Carmen de Uria was a small hamlet located near Macuto, along a narrow valley of the Coastal Range, with an outlet to the Caribbean Sea and close to the city of Caraballeda. It was administratively linked to the parish of Naiguatá and connected by road to Playa Los Caracas via the Tanaguarena–Los Caracas highway.

The land was acquired by Italian businessman Filippo Gagliardi, who proposed to then-president Marcos Pérez Jiménez the development of the village as a "little Venice". Following the 1958 Venezuelan coup d'état that overthrew Pérez Jiménez, the project was halted. Gagliardi managed to complete only a main building with gardens and two swimming pools before returning to Italy.

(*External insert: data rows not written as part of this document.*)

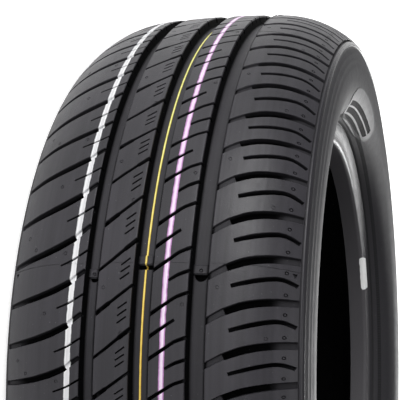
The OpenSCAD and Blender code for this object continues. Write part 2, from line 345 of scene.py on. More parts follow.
# Every cut of one pitch: points of [pitches, axial place, width, depth], lip, which pitches have it,
# and how finely its section is made
grooveSpec = {
    "rightCross": ([(0.29, 44.4, 4, 1.6), (0.16, 50.5, 4.2, 1.7), (0.035, 57.2, 4.8, 1.8),
                    (0.03, 58.2, 5, 6.8), (-0.1, 68, 5.3, 7), (-0.185, 78, 5.3, 7), (-0.235, 87, 5.3, 5),
                    (-0.26, 94, 5.2, 2.9), (-0.285, 104.2, 5, 1.8)], 0.35, "all", "full"),
    "rightSlot": ([(0.455, 60.8, 2.6, 4), (0.31, 75, 3.2, 5), (0.2, 89, 3.2, 5), (0.22, 96, 3.1, 4.5),
                   (0.3, 102, 2.9, 3)], 0.3, "all", "plain"),
    "leftCross": ([(0.11, -41.3, 3.2, 1.9), (0.25, -47, 3.4, 1.9), (0.385, -51.6, 3.8, 1.9),
                   (0.4, -52.6, 4.6, 6.6), (0.57, -64, 5, 6.8), (0.7, -77, 4.7, 6.6), (0.765, -87, 4.4, 5),
                   (0.815, -95, 4, 3), (0.85, -104.2, 3.6, 1.8)], 0.35, "all", "full"),
    "leftSipe": ([(-0.01, -60.5, 1.2, 3.5), (-0.12, -52, 1.5, 5), (-0.225, -46.5, 1.5, 5),
                  (-0.34, -41, 1.5, 5)], 0.15, "all", "plain"),
    "ribTwoWideLow": ([(0.13, -31.6, 3.3, 5), (-0.12, -22.2, 3.1, 5), (-0.14, -21.4, 2.2, 5),
                       (-0.55, -5.8, 2.1, 5)], 0.2, "even", "plain"),
    "ribTwoWideHigh": ([(0.13, -31.6, 2.1, 5), (-0.33, -14.4, 2.2, 5), (-0.35, -13.6, 3.1, 5),
                        (-0.55, -5.8, 3.3, 5)], 0.2, "odd", "plain"),
    "ribTwoFineA": ([(0.0, -15.6, 1.2, 3), (-0.15, -9.3, 1.2, 3)], 0, "all", "slit"),
    "ribTwoFineB": ([(0.165, -15.6, 1.2, 3), (0.015, -9.3, 1.2, 3)], 0, "all", "slit"),
    "ribTwoFineC": ([(0.33, -15.6, 1.2, 3), (0.18, -9.3, 1.2, 3)], 0, "all", "slit"),
    "ribThreeFull": ([(0.14, 6.8, 2.8, 5), (-0.01, 13, 2.6, 5), (-0.16, 19.5, 2.4, 5), (-0.28, 25, 2.4, 5),
                      (-0.38, 33, 2.6, 5)], 0.2, "all", "plain"),
    "ribThreeLeft": ([(0.64, 6.8, 2.8, 5), (0.49, 13, 2.6, 5), (0.34, 19.5, 2.3, 4.5), (0.24, 24.3, 2, 3)],
                     0.2, "even", "plain"),
    "ribThreeRight": ([(0.36, 18.6, 2, 3), (0.22, 25, 2.5, 5), (0.12, 33, 2.7, 5)], 0.2, "odd", "plain"),
}


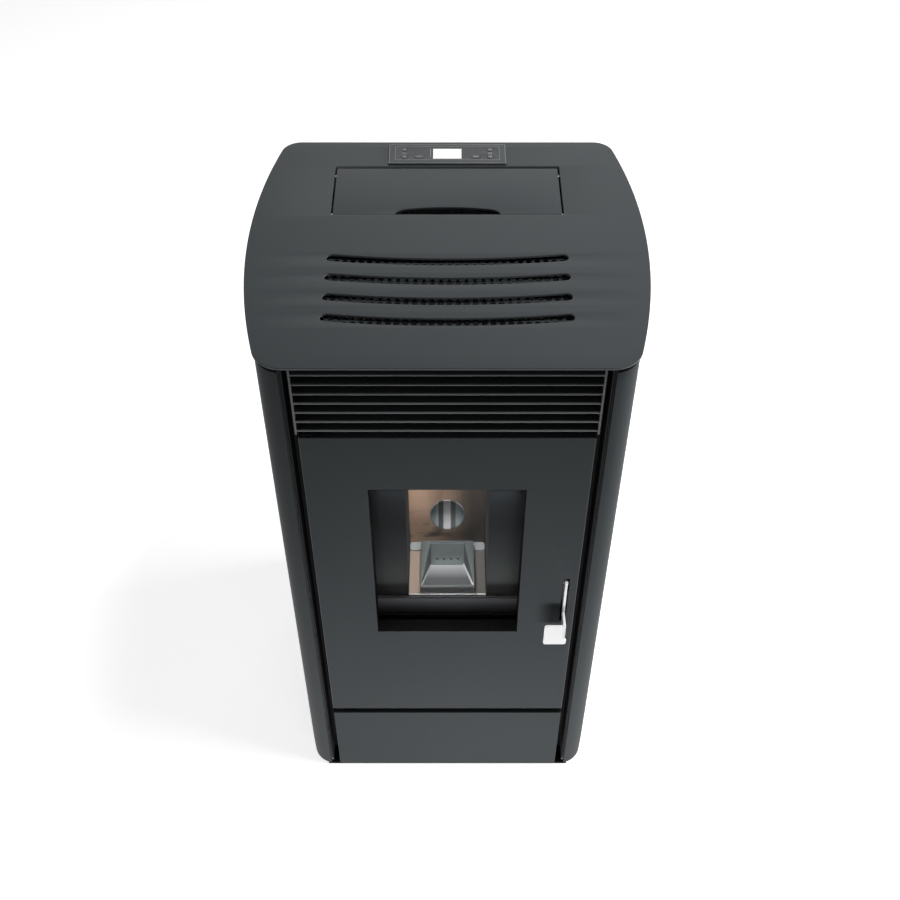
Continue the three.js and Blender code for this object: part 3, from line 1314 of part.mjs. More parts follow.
piece(stove, 'exhaust_fan_housing', exhaustHousing(), 'zincSteel');
const exhaustGroup = group(stove, [0, scrollCentre, exhaustHeight]);
piece(exhaustGroup, 'exhaust_fan_wheel', exhaustWheel(), 'zincSteel');
piece(stove, 'exhaust_fan_motor', exhaustMotor(), 'blackPlastic');
piece(stove, 'flue_collar', rearSpigot(flueRadius, exhaustX, flueHeight, collarStart, flueEnd), 'darkSteel');
const intakeStart = fireboxRear + fireboxWall + fit;
const intakePipe = rearSpigot(intakeRadius, intakeX, intakeHeight, intakeStart, flueEnd - 12);
piece(stove, 'air_intake_pipe', intakePipe, 'zincSteel');

piece(stove, 'blower_housing', blowerHousing(), 'zincSteel');
const blowerGroup = group(stove, [blowerX, blowerCentre, blowerHeight]);
piece(blowerGroup, 'blower_wheel', blowerWheel(), 'blackPlastic');

piece(stove, 'power_inlet', powerInlet(), 'blackPlastic');
const switchGroup = group(stove, [inletX, switchAxisY, switchZ]);
piece(switchGroup, 'power_switch', powerSwitch(), 'blackPlastic');

piece(stove, 'control_bezel', controlBezel(), 'blackPlastic');
piece(stove, 'display_window', displayWindow(), 'whiteDisplay');
piece(stove, 'control_board', controlBoard(), 'boardGreen');
for (const [name, x, y, halfX, halfY] of keys) {
  piece(stove, name, keyCap(halfX, halfY), 'greyPlastic', [x, y, 0]);
}

const lidGroup = group(stove, [0, lidAxisY, lidAxisZ]);
piece(lidGroup, 'hopper_lid', hopperLid(), 'paintedSteel', [0, -lidAxisY, -lidAxisZ]);

const doorGroup = group(stove, [hingeX, hingeY, 0]);
const inDoor = [-hingeX, -hingeY, 0];
piece(doorGroup, 'door_panel', doorPanel(), 'paintedSteel', inDoor);
piece(doorGroup, 'door_frame', doorFrame(), 'darkSteel', inDoor);
piece(doorGroup, 'door_glass', doorGlass(), 'ceramicGlass', inDoor);
piece(doorGroup, 'glass_retainer', glassRetainer(), 'darkSteel', inDoor);
piece(doorGroup, 'door_seal', doorSeal(), 'sealRope', inDoor);
piece(doorGroup, 'door_handle', doorHandle(), 'polishedSteel', inDoor);

export default stove;
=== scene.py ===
import json
import math

import bmesh
import bpy
from mathutils import Matrix, Vector


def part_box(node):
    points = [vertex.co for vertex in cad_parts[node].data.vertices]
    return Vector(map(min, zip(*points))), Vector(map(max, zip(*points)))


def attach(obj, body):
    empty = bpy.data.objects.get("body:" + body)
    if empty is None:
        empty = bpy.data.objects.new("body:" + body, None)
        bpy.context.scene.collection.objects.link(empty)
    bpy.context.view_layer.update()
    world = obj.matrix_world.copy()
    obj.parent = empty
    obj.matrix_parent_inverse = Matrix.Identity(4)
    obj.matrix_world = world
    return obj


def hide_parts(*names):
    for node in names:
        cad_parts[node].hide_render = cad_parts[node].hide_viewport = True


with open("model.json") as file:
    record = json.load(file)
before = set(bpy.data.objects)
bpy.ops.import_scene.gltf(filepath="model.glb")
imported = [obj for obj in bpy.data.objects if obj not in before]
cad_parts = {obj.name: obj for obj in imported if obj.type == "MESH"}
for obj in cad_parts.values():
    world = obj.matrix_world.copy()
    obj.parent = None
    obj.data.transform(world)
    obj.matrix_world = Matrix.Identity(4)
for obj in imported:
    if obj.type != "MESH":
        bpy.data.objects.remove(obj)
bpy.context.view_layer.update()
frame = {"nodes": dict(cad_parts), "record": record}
nodes = frame["nodes"]
behaviour = frame["record"]["behaviour"]
bodyOf = {node: body for body, names in behaviour["bodies"].items() for node in names}
slotOf = {part["node"]: part["material_slot"] for part in frame["record"]["subparts"]}
mm = 0.001
print("frame loaded:", len(nodes), "nodes")


# the camera stands at the photograph's angle, in metres and degrees
camera = {"lens": 48.5, "sensor": 36, "place": (0.001, -1.294, 1.9462), "pitch": 43.03, "shiftX": 0.0022}


def setCamera():
    data = bpy.data.cameras.new("camera")
    data.lens = camera["lens"]
    data.sensor_width = camera["sensor"]
    data.shift_x = camera["shiftX"]
    obj = bpy.data.objects.new("camera", data)
    obj.location = camera["place"]
    obj.rotation_euler = (math.radians(camera["pitch"]), 0, 0)
    bpy.context.scene.collection.objects.link(obj)
    bpy.context.scene.camera = obj


setCamera()


# gives a node's inputs their values, or links them where the value is another node's socket
def feed(tree, node, values):
    for key, value in values.items():
        if isinstance(value, bpy.types.NodeSocket):
            tree.links.new(value, node.inputs[key])
        else:
            node.inputs[key].default_value = value


def addNode(tree, kind, values=None, **options):
    node = tree.nodes.new(kind)
    for option, value in options.items():
        setattr(node, option, value)
    feed(tree, node, values or {})
    return node


def maths(tree, operation, first, second=0.5):
    return addNode(tree, "ShaderNodeMath", {0: first, 1: second}, operation=operation).outputs[0]


# the floor shows white to the camera, in gloss and through glass, and still keeps a soft shadow
studio = {
    "floorColor": 0.03,
    "shownFloor": 0.8,
    "floorLift": 0.74,
    "floorSize": 60,
    "skyLight": 0.02,
    "background": 1.0,
}
# each lamp's place, aim, width and depth in metres, and power in watts
lamps = {
    "key": ((0.95, -0.36, 3.6), (0, 0, 0.9), (0.5, 0.5), 46),
    "back": ((0.1, 2.3, 2.3), (0, 0, 0.9), (1.8, 1.2), 15),
    "left": ((-2.4, -0.45, 1.4), (0, 0, 0.6), (1.6, 1.6), 7),
    "right": ((2.2, 0.2, 1.3), (0, 0, 0.5), (1.2, 1.6), 56),
    "low": ((0.1, -1.05, 0.06), (0, -0.25, 0.12), (0.7, 0.2), 10.5),
    "inside": ((-0.012, -0.12, 0.752), (0, -0.12, 0.4), (0.09, 0.07), 1.1),
    "glow": ((0, -0.178, 0.655), (0, -0.175, 0.36), (0.2, 0.02), 0.3),
}
# the lamps that gloss doesn't mirror
unmirrored = ("glow", "low")


# one for the rays that see the background: from the camera, off gloss and through glass
def shownTo(tree, ray):
    shown = ray.outputs["Is Camera Ray"]
    for kind in ("Is Glossy Ray", "Is Transmission Ray"):
        shown = maths(tree, "MAXIMUM", shown, ray.outputs[kind])
    return shown


def setStage():
    bm = bmesh.new()
    bmesh.ops.create_grid(bm, x_segments=1, y_segments=1, size=studio["floorSize"] / 2)
    mesh = bpy.data.meshes.new("floor")
    bm.to_mesh(mesh)
    bm.free()
    floor = bpy.data.objects.new("floor", mesh)
    bpy.context.scene.collection.objects.link(floor)
    mat = bpy.data.materials.new("paleFloor")
    mat.use_nodes = True
    tree = mat.node_tree
    tree.nodes.clear()
    ray = addNode(tree, "ShaderNodeLightPath")
    tone = addNode(tree, "ShaderNodeMapRange", {
        "Value": ray.outputs["Is Camera Ray"],
        "To Min": studio["floorColor"], "To Max": studio["shownFloor"]})
    plain = addNode(tree, "ShaderNodeBsdfDiffuse", {"Color": tone.outputs["Result"]})
    amount = maths(tree, "MULTIPLY", shownTo(tree, ray), studio["floorLift"])
    lift = addNode(tree, "ShaderNodeEmission", {"Strength": amount})
    both = addNode(tree, "ShaderNodeAddShader", {0: plain.outputs[0], 1: lift.outputs[0]})
    addNode(tree, "ShaderNodeOutputMaterial", {"Surface": both.outputs[0]})
    mesh.materials.append(mat)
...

The settlement’s economy was based primarily on tourism, services, and residential use. Electrical power reached the community in 1958.

== Destruction ==
On 15 December 1999, Carmen de Uria was severely damaged by the catastrophic floods and landslides that affected much of Venezuela’s central coast during the Vargas tragedy. Most of its infrastructure was destroyed and later sealed off by authorities.

As of the early 21st century, approximately 27 families continue to live in the area, mainly near the coastline and along the Caraballeda–Naiguatá road, as well as on Cerro Zapatero.